Stated task - Print out the material that follows word for word.

Data block -
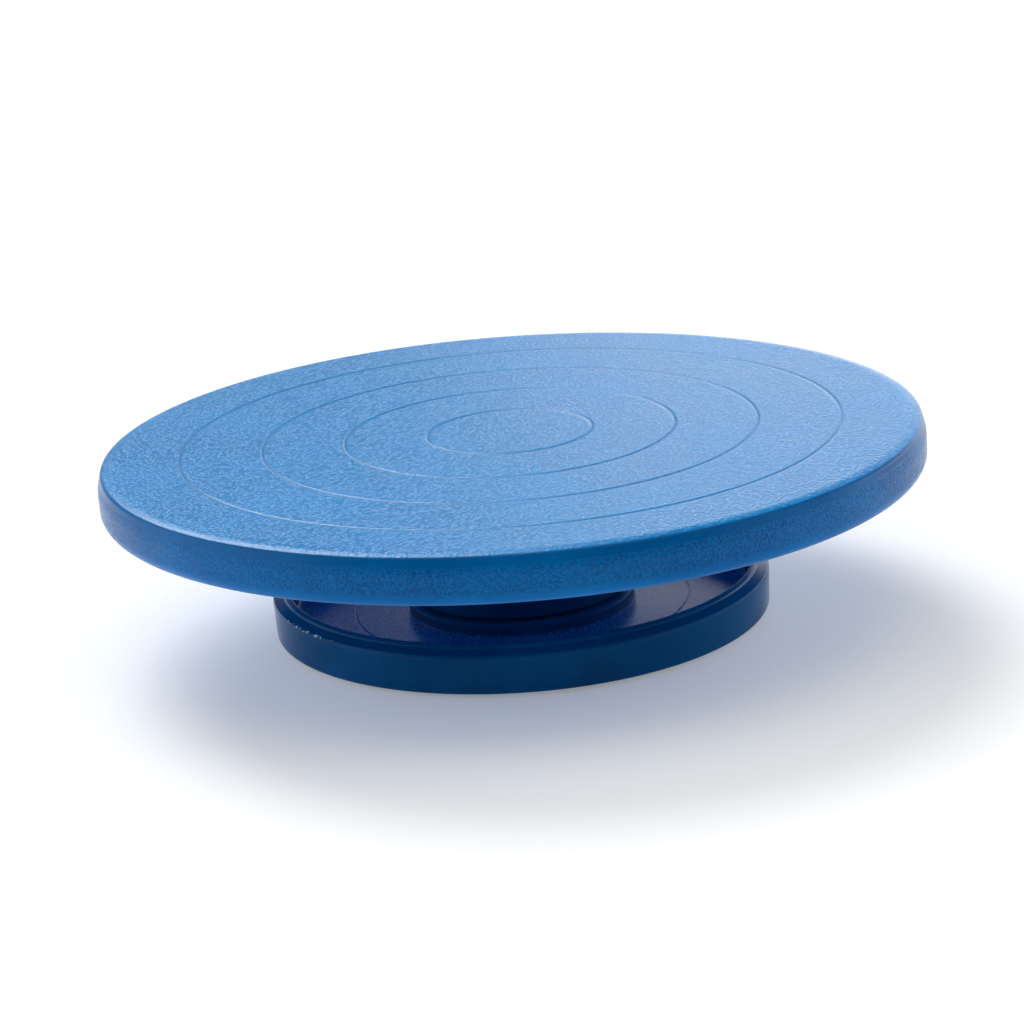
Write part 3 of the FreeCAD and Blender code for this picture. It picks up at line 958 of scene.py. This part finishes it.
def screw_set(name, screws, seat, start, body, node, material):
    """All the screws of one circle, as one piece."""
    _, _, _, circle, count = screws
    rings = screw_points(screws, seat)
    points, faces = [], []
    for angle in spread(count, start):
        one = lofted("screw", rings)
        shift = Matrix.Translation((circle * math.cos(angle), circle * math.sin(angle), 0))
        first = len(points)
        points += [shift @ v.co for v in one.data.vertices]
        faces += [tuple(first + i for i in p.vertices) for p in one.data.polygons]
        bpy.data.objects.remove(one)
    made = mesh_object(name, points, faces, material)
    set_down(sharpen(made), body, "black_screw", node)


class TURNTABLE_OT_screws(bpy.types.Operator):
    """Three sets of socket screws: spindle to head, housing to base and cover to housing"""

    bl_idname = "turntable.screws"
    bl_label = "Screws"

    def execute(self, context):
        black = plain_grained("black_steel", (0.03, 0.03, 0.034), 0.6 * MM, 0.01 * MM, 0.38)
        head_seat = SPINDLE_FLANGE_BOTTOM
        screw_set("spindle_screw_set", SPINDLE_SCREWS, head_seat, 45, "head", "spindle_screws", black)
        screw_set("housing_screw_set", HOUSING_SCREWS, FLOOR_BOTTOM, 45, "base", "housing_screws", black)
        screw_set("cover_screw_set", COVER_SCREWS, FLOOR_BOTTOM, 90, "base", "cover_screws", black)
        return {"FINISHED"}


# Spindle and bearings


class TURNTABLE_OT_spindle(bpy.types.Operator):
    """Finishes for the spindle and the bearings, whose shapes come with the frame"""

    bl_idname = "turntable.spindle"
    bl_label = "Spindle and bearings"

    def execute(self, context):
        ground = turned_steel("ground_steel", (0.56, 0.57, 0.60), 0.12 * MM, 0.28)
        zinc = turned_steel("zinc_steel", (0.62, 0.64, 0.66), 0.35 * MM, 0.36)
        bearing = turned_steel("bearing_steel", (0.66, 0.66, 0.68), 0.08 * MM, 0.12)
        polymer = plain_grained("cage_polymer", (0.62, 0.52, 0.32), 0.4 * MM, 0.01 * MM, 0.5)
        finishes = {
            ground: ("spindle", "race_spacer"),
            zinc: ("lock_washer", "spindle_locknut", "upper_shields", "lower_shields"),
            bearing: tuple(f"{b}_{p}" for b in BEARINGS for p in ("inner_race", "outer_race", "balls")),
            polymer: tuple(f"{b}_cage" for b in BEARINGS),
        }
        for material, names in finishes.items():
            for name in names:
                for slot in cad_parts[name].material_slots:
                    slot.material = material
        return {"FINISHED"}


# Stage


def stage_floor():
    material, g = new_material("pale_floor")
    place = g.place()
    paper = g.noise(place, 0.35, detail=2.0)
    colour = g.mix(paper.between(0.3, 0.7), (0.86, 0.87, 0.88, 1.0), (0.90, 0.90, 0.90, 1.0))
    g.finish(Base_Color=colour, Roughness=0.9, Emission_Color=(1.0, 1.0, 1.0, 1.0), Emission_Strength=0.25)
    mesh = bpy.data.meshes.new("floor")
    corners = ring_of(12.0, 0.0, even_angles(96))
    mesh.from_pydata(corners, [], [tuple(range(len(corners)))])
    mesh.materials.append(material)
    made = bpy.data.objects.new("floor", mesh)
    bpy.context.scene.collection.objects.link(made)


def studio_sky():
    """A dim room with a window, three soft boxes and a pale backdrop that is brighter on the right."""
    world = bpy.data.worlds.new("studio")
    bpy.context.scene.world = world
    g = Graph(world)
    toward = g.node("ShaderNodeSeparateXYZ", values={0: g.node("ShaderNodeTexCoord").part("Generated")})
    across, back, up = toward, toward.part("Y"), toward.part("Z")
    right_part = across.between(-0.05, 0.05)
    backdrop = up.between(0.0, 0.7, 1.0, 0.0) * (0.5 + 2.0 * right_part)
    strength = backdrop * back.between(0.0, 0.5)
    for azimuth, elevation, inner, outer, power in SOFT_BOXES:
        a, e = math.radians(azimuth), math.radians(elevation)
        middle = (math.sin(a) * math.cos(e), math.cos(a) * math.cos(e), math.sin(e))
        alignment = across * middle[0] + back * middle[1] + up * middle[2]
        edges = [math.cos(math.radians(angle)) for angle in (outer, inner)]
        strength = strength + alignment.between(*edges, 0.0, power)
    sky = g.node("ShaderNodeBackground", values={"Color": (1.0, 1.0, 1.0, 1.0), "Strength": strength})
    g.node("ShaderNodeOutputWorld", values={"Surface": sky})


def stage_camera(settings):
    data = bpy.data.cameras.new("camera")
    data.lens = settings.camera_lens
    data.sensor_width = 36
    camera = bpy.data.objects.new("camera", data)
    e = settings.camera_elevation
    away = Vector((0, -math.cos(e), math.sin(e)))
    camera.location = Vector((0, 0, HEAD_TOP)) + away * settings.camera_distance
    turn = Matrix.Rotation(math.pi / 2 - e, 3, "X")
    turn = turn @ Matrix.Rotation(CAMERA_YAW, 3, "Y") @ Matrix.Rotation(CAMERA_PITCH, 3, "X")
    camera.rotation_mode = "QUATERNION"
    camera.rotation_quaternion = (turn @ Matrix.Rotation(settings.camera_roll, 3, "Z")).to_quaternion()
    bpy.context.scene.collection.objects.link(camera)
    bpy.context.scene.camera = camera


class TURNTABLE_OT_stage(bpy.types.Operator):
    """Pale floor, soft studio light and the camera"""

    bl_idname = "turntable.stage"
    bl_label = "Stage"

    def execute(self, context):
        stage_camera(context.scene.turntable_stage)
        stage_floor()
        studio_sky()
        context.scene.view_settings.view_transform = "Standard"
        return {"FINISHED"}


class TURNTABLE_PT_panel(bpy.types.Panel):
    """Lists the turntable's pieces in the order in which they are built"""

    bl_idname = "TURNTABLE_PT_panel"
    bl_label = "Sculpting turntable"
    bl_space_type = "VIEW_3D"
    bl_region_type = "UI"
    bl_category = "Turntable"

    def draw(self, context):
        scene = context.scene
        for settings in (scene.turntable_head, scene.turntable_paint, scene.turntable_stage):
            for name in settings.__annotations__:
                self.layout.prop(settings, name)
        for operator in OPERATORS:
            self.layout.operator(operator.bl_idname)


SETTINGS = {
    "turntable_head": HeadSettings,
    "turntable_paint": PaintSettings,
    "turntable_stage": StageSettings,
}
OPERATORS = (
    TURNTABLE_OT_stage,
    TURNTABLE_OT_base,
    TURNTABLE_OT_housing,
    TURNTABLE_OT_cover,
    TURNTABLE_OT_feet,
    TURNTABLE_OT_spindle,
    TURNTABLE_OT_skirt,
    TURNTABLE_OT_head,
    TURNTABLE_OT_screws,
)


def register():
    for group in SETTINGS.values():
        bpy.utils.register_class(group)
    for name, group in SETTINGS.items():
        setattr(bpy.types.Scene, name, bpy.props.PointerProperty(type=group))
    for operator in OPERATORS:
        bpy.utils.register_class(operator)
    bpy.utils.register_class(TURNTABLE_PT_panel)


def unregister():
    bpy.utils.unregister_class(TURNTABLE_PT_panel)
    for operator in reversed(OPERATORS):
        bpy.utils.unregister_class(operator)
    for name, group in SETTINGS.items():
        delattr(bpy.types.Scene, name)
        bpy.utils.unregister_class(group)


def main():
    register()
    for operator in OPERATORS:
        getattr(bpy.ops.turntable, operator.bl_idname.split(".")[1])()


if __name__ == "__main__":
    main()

Response to the exercise -
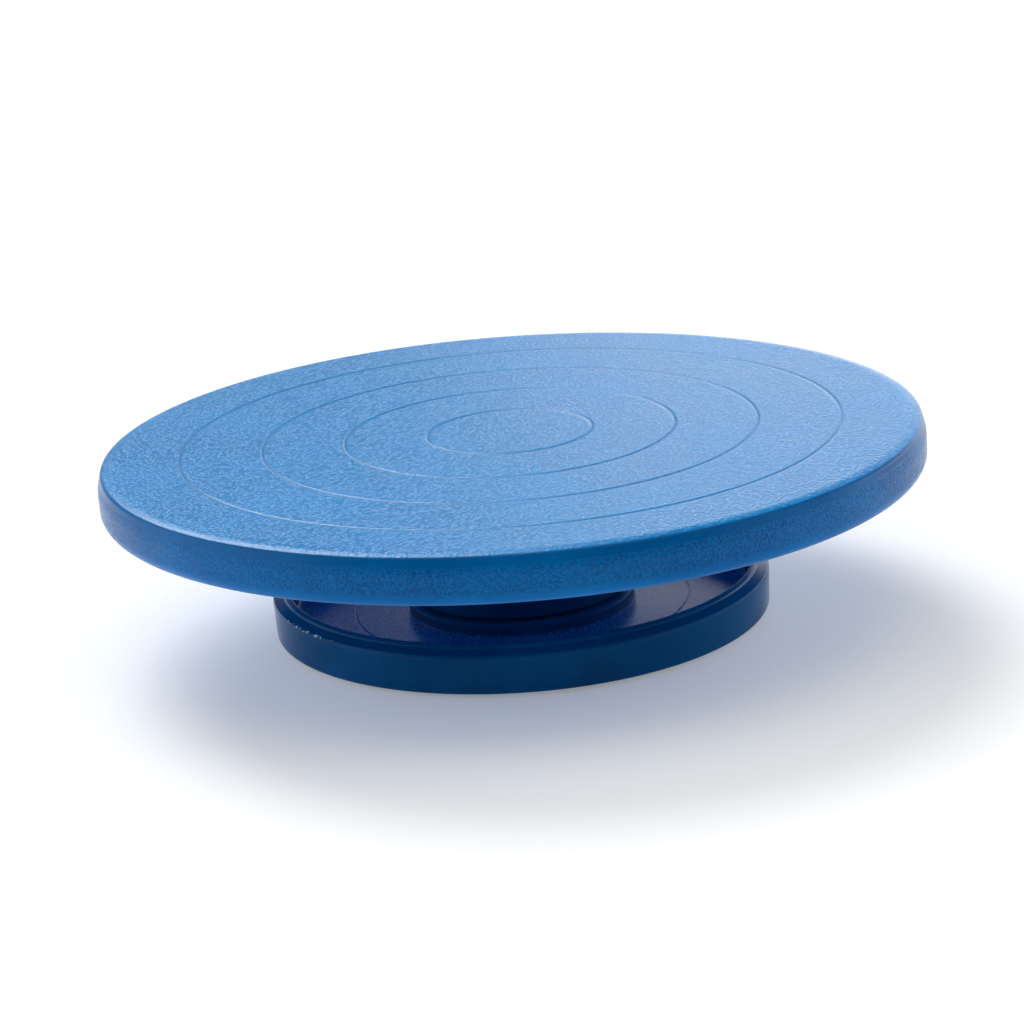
Write part 3 of the FreeCAD and Blender code for this picture. It picks up at line 958 of scene.py. This part finishes it.
def screw_set(name, screws, seat, start, body, node, material):
    """All the screws of one circle, as one piece."""
    _, _, _, circle, count = screws
    rings = screw_points(screws, seat)
    points, faces = [], []
    for angle in spread(count, start):
        one = lofted("screw", rings)
        shift = Matrix.Translation((circle * math.cos(angle), circle * math.sin(angle), 0))
        first = len(points)
        points += [shift @ v.co for v in one.data.vertices]
        faces += [tuple(first + i for i in p.vertices) for p in one.data.polygons]
        bpy.data.objects.remove(one)
    made = mesh_object(name, points, faces, material)
    set_down(sharpen(made), body, "black_screw", node)


class TURNTABLE_OT_screws(bpy.types.Operator):
    """Three sets of socket screws: spindle to head, housing to base and cover to housing"""

    bl_idname = "turntable.screws"
    bl_label = "Screws"

    def execute(self, context):
        black = plain_grained("black_steel", (0.03, 0.03, 0.034), 0.6 * MM, 0.01 * MM, 0.38)
        head_seat = SPINDLE_FLANGE_BOTTOM
        screw_set("spindle_screw_set", SPINDLE_SCREWS, head_seat, 45, "head", "spindle_screws", black)
        screw_set("housing_screw_set", HOUSING_SCREWS, FLOOR_BOTTOM, 45, "base", "housing_screws", black)
        screw_set("cover_screw_set", COVER_SCREWS, FLOOR_BOTTOM, 90, "base", "cover_screws", black)
        return {"FINISHED"}


# Spindle and bearings


class TURNTABLE_OT_spindle(bpy.types.Operator):
    """Finishes for the spindle and the bearings, whose shapes come with the frame"""

    bl_idname = "turntable.spindle"
    bl_label = "Spindle and bearings"

    def execute(self, context):
        ground = turned_steel("ground_steel", (0.56, 0.57, 0.60), 0.12 * MM, 0.28)
        zinc = turned_steel("zinc_steel", (0.62, 0.64, 0.66), 0.35 * MM, 0.36)
        bearing = turned_steel("bearing_steel", (0.66, 0.66, 0.68), 0.08 * MM, 0.12)
        polymer = plain_grained("cage_polymer", (0.62, 0.52, 0.32), 0.4 * MM, 0.01 * MM, 0.5)
        finishes = {
            ground: ("spindle", "race_spacer"),
            zinc: ("lock_washer", "spindle_locknut", "upper_shields", "lower_shields"),
            bearing: tuple(f"{b}_{p}" for b in BEARINGS for p in ("inner_race", "outer_race", "balls")),
            polymer: tuple(f"{b}_cage" for b in BEARINGS),
        }
        for material, names in finishes.items():
            for name in names:
                for slot in cad_parts[name].material_slots:
                    slot.material = material
        return {"FINISHED"}


# Stage


def stage_floor():
    material, g = new_material("pale_floor")
    place = g.place()
    paper = g.noise(place, 0.35, detail=2.0)
    colour = g.mix(paper.between(0.3, 0.7), (0.86, 0.87, 0.88, 1.0), (0.90, 0.90, 0.90, 1.0))
    g.finish(Base_Color=colour, Roughness=0.9, Emission_Color=(1.0, 1.0, 1.0, 1.0), Emission_Strength=0.25)
    mesh = bpy.data.meshes.new("floor")
    corners = ring_of(12.0, 0.0, even_angles(96))
    mesh.from_pydata(corners, [], [tuple(range(len(corners)))])
    mesh.materials.append(material)
    made = bpy.data.objects.new("floor", mesh)
    bpy.context.scene.collection.objects.link(made)


def studio_sky():
    """A dim room with a window, three soft boxes and a pale backdrop that is brighter on the right."""
    world = bpy.data.worlds.new("studio")
    bpy.context.scene.world = world
    g = Graph(world)
    toward = g.node("ShaderNodeSeparateXYZ", values={0: g.node("ShaderNodeTexCoord").part("Generated")})
    across, back, up = toward, toward.part("Y"), toward.part("Z")
    right_part = across.between(-0.05, 0.05)
    backdrop = up.between(0.0, 0.7, 1.0, 0.0) * (0.5 + 2.0 * right_part)
    strength = backdrop * back.between(0.0, 0.5)
    for azimuth, elevation, inner, outer, power in SOFT_BOXES:
        a, e = math.radians(azimuth), math.radians(elevation)
        middle = (math.sin(a) * math.cos(e), math.cos(a) * math.cos(e), math.sin(e))
        alignment = across * middle[0] + back * middle[1] + up * middle[2]
        edges = [math.cos(math.radians(angle)) for angle in (outer, inner)]
        strength = strength + alignment.between(*edges, 0.0, power)
    sky = g.node("ShaderNodeBackground", values={"Color": (1.0, 1.0, 1.0, 1.0), "Strength": strength})
    g.node("ShaderNodeOutputWorld", values={"Surface": sky})


def stage_camera(settings):
    data = bpy.data.cameras.new("camera")
    data.lens = settings.camera_lens
    data.sensor_width = 36
    camera = bpy.data.objects.new("camera", data)
    e = settings.camera_elevation
    away = Vector((0, -math.cos(e), math.sin(e)))
    camera.location = Vector((0, 0, HEAD_TOP)) + away * settings.camera_distance
    turn = Matrix.Rotation(math.pi / 2 - e, 3, "X")
    turn = turn @ Matrix.Rotation(CAMERA_YAW, 3, "Y") @ Matrix.Rotation(CAMERA_PITCH, 3, "X")
    camera.rotation_mode = "QUATERNION"
    camera.rotation_quaternion = (turn @ Matrix.Rotation(settings.camera_roll, 3, "Z")).to_quaternion()
    bpy.context.scene.collection.objects.link(camera)
    bpy.context.scene.camera = camera


class TURNTABLE_OT_stage(bpy.types.Operator):
    """Pale floor, soft studio light and the camera"""

    bl_idname = "turntable.stage"
    bl_label = "Stage"

    def execute(self, context):
        stage_camera(context.scene.turntable_stage)
        stage_floor()
        studio_sky()
        context.scene.view_settings.view_transform = "Standard"
        return {"FINISHED"}


class TURNTABLE_PT_panel(bpy.types.Panel):
    """Lists the turntable's pieces in the order in which they are built"""

    bl_idname = "TURNTABLE_PT_panel"
    bl_label = "Sculpting turntable"
    bl_space_type = "VIEW_3D"
    bl_region_type = "UI"
    bl_category = "Turntable"

    def draw(self, context):
        scene = context.scene
        for settings in (scene.turntable_head, scene.turntable_paint, scene.turntable_stage):
            for name in settings.__annotations__:
                self.layout.prop(settings, name)
        for operator in OPERATORS:
            self.layout.operator(operator.bl_idname)


SETTINGS = {
    "turntable_head": HeadSettings,
    "turntable_paint": PaintSettings,
    "turntable_stage": StageSettings,
}
OPERATORS = (
    TURNTABLE_OT_stage,
    TURNTABLE_OT_base,
    TURNTABLE_OT_housing,
    TURNTABLE_OT_cover,
    TURNTABLE_OT_feet,
    TURNTABLE_OT_spindle,
    TURNTABLE_OT_skirt,
    TURNTABLE_OT_head,
    TURNTABLE_OT_screws,
)


def register():
    for group in SETTINGS.values():
        bpy.utils.register_class(group)
    for name, group in SETTINGS.items():
        setattr(bpy.types.Scene, name, bpy.props.PointerProperty(type=group))
    for operator in OPERATORS:
        bpy.utils.register_class(operator)
    bpy.utils.register_class(TURNTABLE_PT_panel)


def unregister():
    bpy.utils.unregister_class(TURNTABLE_PT_panel)
    for operator in reversed(OPERATORS):
        bpy.utils.unregister_class(operator)
    for name, group in SETTINGS.items():
        delattr(bpy.types.Scene, name)
        bpy.utils.unregister_class(group)


def main():
    register()
    for operator in OPERATORS:
        getattr(bpy.ops.turntable, operator.bl_idname.split(".")[1])()


if __name__ == "__main__":
    main()